À son avis, le legs de sa fille ne s’effacera pas de sitôt même si le procès est terminé. Elle a réussi à imposer le débat sur la sextorsion dans le discours public, a-t-elle souligné.

« Cela a établi un précédent, a-t-elle ajouté. Et c’est à Amanda qu’on le doit. »

En défense, Me Saulnier a dit être « déçu » du verdict.

« Ce n’est pas ce qu’on espérait ou ce qu’on attendait. Ce n’est pas le verdict attendu du tout sur les cinq chefs, a-t-il commenté. Maintenant, il faut évaluer nos options. Alors, on va en discuter avec notre client. L’appel est une possibilité, mais on doit prendre un peu de temps pour prendre une décision. »

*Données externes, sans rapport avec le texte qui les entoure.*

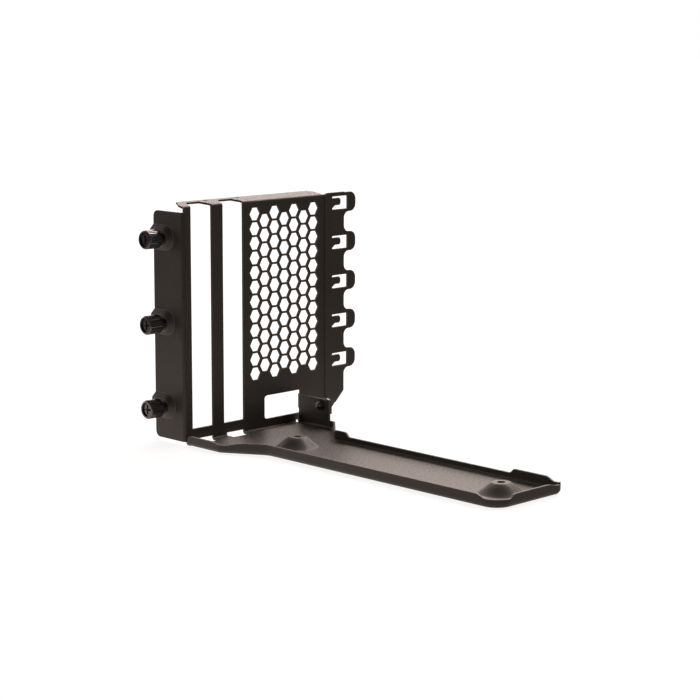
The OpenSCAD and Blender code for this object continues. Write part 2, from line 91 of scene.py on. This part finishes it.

Tout au long des neuf semaines du procès, Carol Todd dit avoir porté des souliers brillants et du verni à ongle dans le ton de mauve préféré de sa défunte fille. Elle s’est assise chaque jour derrière l’accusé et lui a jeté un regard au moment du verdict.

Elle a confié être contente de savoir que l’accusé était conscient de sa présence dans la salle de cour.

Amanda Todd aurait eu 26 ans en novembre prochain. Sa mère s’est promis de prendre un verre en son honneur samedi soir.

Pour la suite, Carol Todd va commencer à rédiger sa déclaration afin de faire valoir à la juge les conséquences des gestes de l’accusé en vue de la détermination de la peine. Puis, elle doit s’offrir des vacances.

La dame qui travaille comme enseignante dit aussi avoir hâte de retourner à son jardin, ses tomates, ses pois et son maïs. Elle entend aussi poursuivre son travail de sensibilisation à la sextorsion.